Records
-- start --

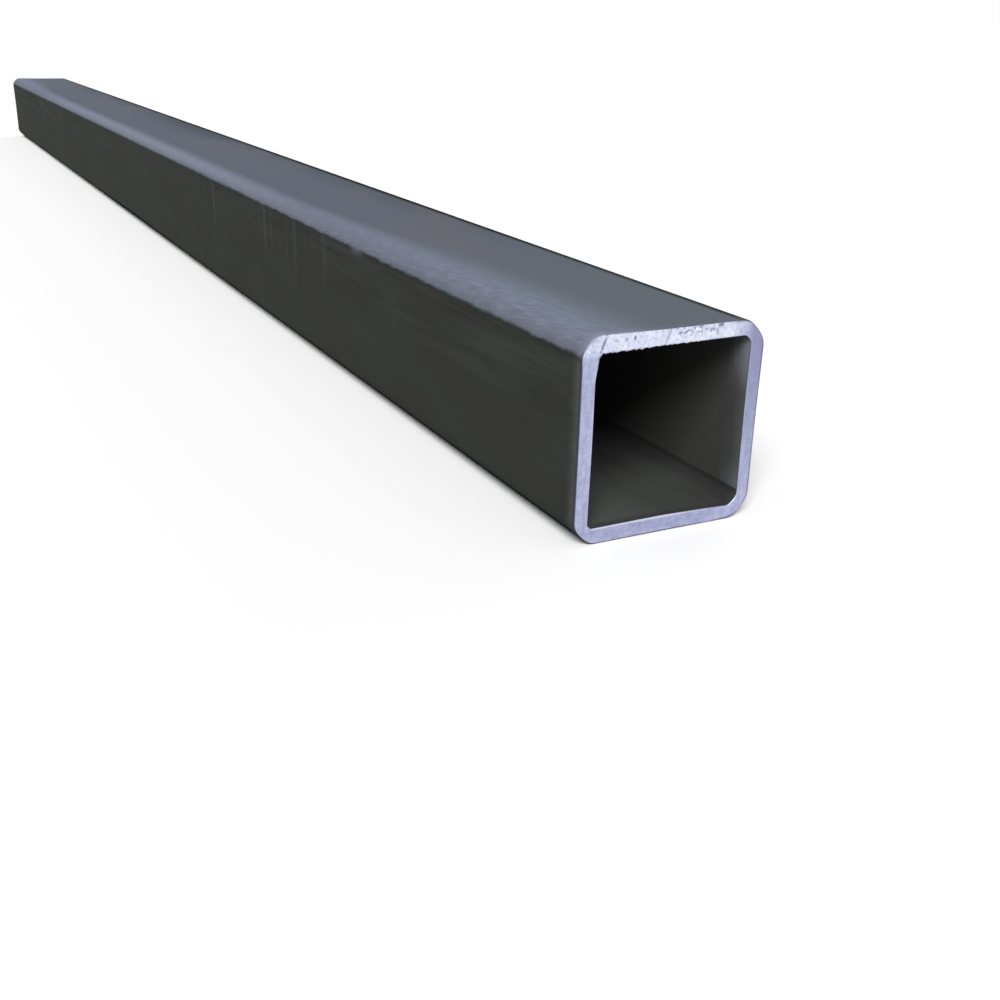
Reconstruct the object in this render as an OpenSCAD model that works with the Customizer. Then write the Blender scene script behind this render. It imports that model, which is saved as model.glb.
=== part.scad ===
// Square steel hollow section, one cut length of stock lying on its side.
// The tube runs along Y. Its bottom face lies on Z = 0, and X = 0, Y = 0 is the middle of that face.

/* [Section] */
// Outside width and height of the square section
section_w = 50; // [30:1:100]
// Wall thickness, the same on all four sides
wall_t = 4; // [2:0.5:6]
// Outside corner radius, as a multiple of the wall thickness
corner_factor = 1.75; // [1.6:0.05:2.4]

/* [Length] */
// Length that the stock is cut to
stock_length = 1000; // [200:10:3000]

/* [Sawn ends] */
// Width of the edge that deburring breaks, around both rims of each sawn end
edge_break = 0.3; // [0.1:0.1:0.6]

/* [Hidden] */

// Arcs of one corner share a centre, so the wall keeps its thickness round the bend.
outer_r = wall_t * corner_factor;
inner_r = outer_r - wall_t;
bore_w = section_w - 2 * wall_t;
mill_grey = [0.33, 0.35, 0.37];
// How far a cutting body runs past the face that it cuts
overrun = 1;
$fn = 96;

// Calls its child once at the centre of each corner arc of a square of the given width and radius.
module at_corner_centres(width, radius) {
    reach = width / 2 - radius;
    for (x = [-reach, reach], y = [-reach, reach])
        translate([x, y, 0])
            children();
}

// Outline of a square with rounded corners, centred on the origin.
module rounded_square(width, radius) {
    square([width, width - 2 * radius], center = true);
    square([width - 2 * radius, width], center = true);
    at_corner_centres(width, radius)
        circle(r = radius);
}

// Side view of a bar that narrows by rise on both sides over the same height, standing on Y = 0.
module tapered_side(width, rise) {
    polygon([
        [-width / 2, 0],
        [width / 2, 0],
        [width / 2 - rise, rise],
        [-width / 2 + rise, rise]
    ]);
}

// Slab with the rounded outline at Z = 0 that tapers at 45 degrees to a smaller one at Z = rise.
// Two crossed bars carry the straight sides and a cone carries each corner.
module tapered_slab(width, radius, rise) {
    flat = width - 2 * radius;
    for (turn = [0, 90])
        rotate([0, 0, turn])
            rotate([90, 0, 0])
                linear_extrude(height = flat, center = true)
                    tapered_side(width, rise);
    at_corner_centres(width, radius)
        cylinder(h = rise, r1 = radius, r2 = radius - rise);
}

// Outside form of the bar stood on end, with the rim of each end broken by 45 degrees.
module outer_form() {
    straight = stock_length - 2 * edge_break;
    linear_extrude(height = straight, center = true)
        rounded_square(section_w, outer_r);
    for (end = [0, 1])
        mirror([0, 0, end])
            translate([0, 0, straight / 2])
                tapered_slab(section_w, outer_r, edge_break);
}

// Hollow that runs right through, opened out by 45 degrees at the rim of each end.
module bore_form() {
    mouth_w = bore_w + 2 * edge_break;
    linear_extrude(height = stock_length + 2 * overrun, center = true)
        rounded_square(bore_w, inner_r);
    for (end = [0, 1])
        mirror([0, 0, end])
            translate([0, 0, stock_length / 2])
                mirror([0, 0, 1])
                    tapered_slab(mouth_w, inner_r + edge_break, edge_break);
}

// The whole length of stock, one piece of steel.
module square_tube() {
    color(mill_grey)
        translate([0, 0, section_w / 2])
            rotate([90, 0, 0])
                difference() {
                    outer_form();
                    bore_form();
                }
}

square_tube();
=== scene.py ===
"""One cut length of square steel hollow section, lying on a pale floor.

The tube is swept by Geometry Nodes: a rounded square section, carried round the wall from the outside,
over the far sawn end, back through the bore and over the near sawn end, so that the skin is closed.
Sizes are in metres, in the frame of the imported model: the tube runs along Y and lies on Z = 0.
"""

import math

import bpy
from mathutils import Matrix, Vector

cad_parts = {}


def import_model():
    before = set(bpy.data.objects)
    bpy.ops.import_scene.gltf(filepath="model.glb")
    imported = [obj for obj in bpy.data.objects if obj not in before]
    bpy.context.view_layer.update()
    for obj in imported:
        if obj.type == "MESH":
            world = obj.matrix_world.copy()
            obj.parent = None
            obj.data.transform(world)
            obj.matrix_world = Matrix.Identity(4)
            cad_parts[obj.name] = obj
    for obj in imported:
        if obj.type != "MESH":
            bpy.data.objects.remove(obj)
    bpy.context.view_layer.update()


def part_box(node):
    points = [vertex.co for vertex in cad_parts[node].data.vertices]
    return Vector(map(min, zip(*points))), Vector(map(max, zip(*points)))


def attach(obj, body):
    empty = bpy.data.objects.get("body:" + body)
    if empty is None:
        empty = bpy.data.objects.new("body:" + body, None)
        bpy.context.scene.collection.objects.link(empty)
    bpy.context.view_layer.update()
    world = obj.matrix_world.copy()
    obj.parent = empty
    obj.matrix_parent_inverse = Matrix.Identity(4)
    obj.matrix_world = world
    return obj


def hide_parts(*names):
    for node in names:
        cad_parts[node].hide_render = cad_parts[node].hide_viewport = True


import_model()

NODE = "square_tube"
MM = 0.001

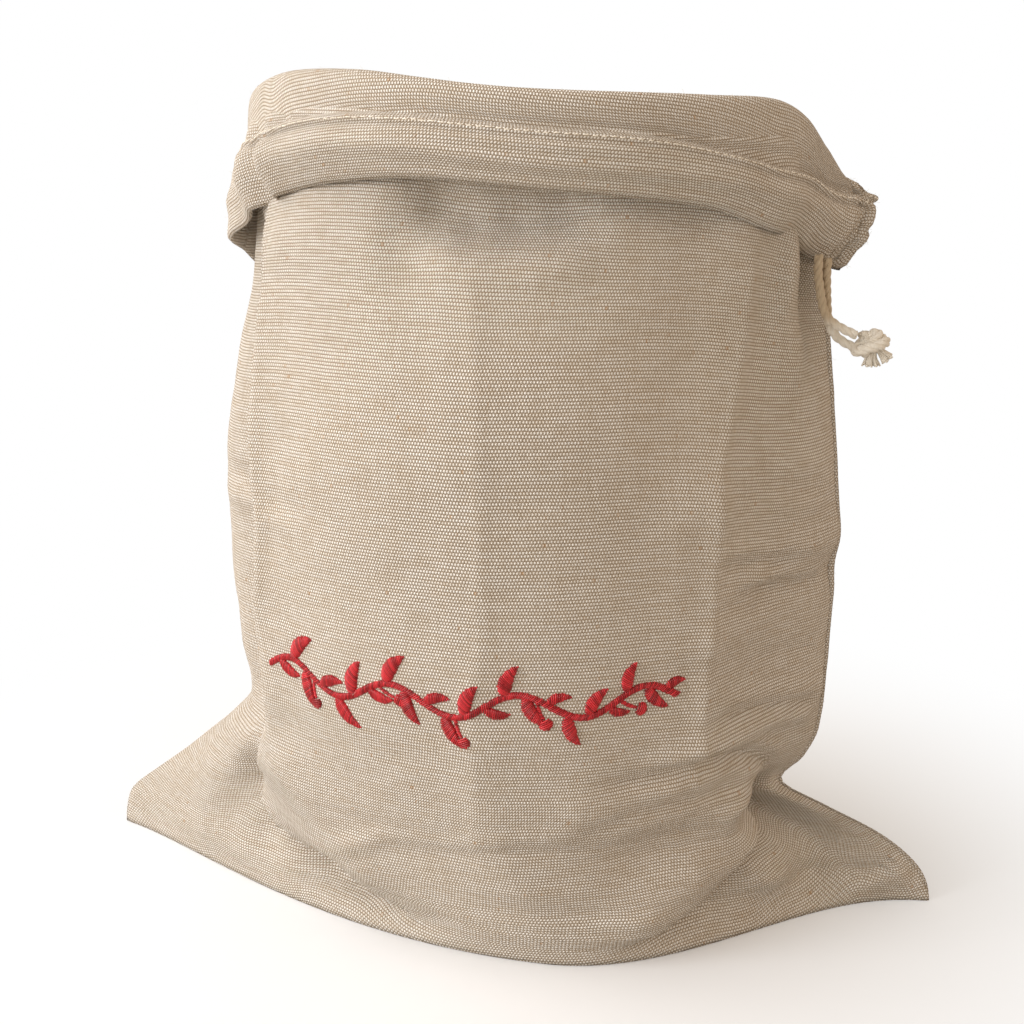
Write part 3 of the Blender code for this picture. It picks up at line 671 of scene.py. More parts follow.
def outline(size, at, inset):
    """The section's outline at places around it: x, y."""
    left, right, centre, point_left, point_right, front, back = size
    turn = math.pi * (1.0 - 2.0 * at)
    along, across = np.cos(turn), np.sin(turn)
    reach = np.where(along > 0, right - centre, centre - left)
    point = np.where(along > 0, point_right, point_left)
    depth = np.where(across > 0, front, back)
    thin = np.abs(across) ** point
    if inset:
        seam = inset + (EAR_SEAM - inset) * ease((point - 1.9) / 0.8)
        x, y = (reach - seam) * along, (depth - inset) * thin
    else:
        x, y = reach * along, depth * thin + CLOTH * (1.0 - thin) * np.abs(across) ** 0.5
    return np.column_stack([centre + x, -np.copysign(y, across)])


def outward(size, at):
    way = outline(size, (at + 0.004) % 1.0, 0.0) - outline(size, (at - 0.004) % 1.0, 0.0)
    normal = np.column_stack([way[:, 1], -way[:, 0]])
    return normal / np.linalg.norm(normal, axis=1)[:, None]


def nearest_way(difference):
    return (difference + 0.5) % 1.0 - 0.5


def folded(folds, at, height):
    """How far a table of folds pushes the cloth out at places of one height."""
    total = np.zeros_like(at)
    for place_1, height_1, place_2, height_2, spread, depth in folds:
        run = np.array((nearest_way(place_2 - place_1) * 2 * FLAT_WIDTH, height_2 - height_1))
        here = np.column_stack([nearest_way(at - place_1) * 2 * FLAT_WIDTH, np.full(len(at), height - height_1)])
        share = np.clip(here @ run / (run @ run), 0.0, 1.0)
        distance = np.linalg.norm(here - share[:, None] * run, axis=1)
        total += depth * np.exp(-(distance / spread) ** 2)
    return total


def creased(creases, at, height):
    """The same for creases that follow a line with several points, fading towards both its ends."""
    total = np.zeros_like(at)
    for spread, depth, line in creases:
        line = np.array(line)
        if not line[:, 1].min() - 3.5 * spread < height < line[:, 1].max() + 3.5 * spread:
            continue
        flat = line * (2 * FLAT_WIDTH, 1.0)
        runs = np.diff(flat, axis=0)
        lengths = np.linalg.norm(runs, axis=1)
        starts = np.concatenate([[0.0], np.cumsum(lengths)])
        nearest, walked = np.full(len(at), 9.0), np.zeros(len(at))
        for (place_1, height_1), run, length, begun in zip(line, runs, lengths, starts):
            here = np.column_stack([nearest_way(at - place_1) * 2 * FLAT_WIDTH, np.full(len(at), height - height_1)])
            share = np.clip(here @ run / length ** 2, 0.0, 1.0)
            distance = np.linalg.norm(here - share[:, None] * run, axis=1)
            closer = distance < nearest
            nearest = np.where(closer, distance, nearest)
            walked = np.where(closer, begun + share * length, walked)
        fade = ease(0.3 + walked / CREASE_FADE) * ease(0.3 + (starts[-1] - walked) / CREASE_FADE)
        total += depth * fade * np.exp(-(nearest / spread) ** 2)
    return total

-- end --

→ **Work to complete**
From the entries above, collect every line with the string "before" in it.

→ **Result**
    before = set(bpy.data.objects)
    imported = [obj for obj in bpy.data.objects if obj not in before]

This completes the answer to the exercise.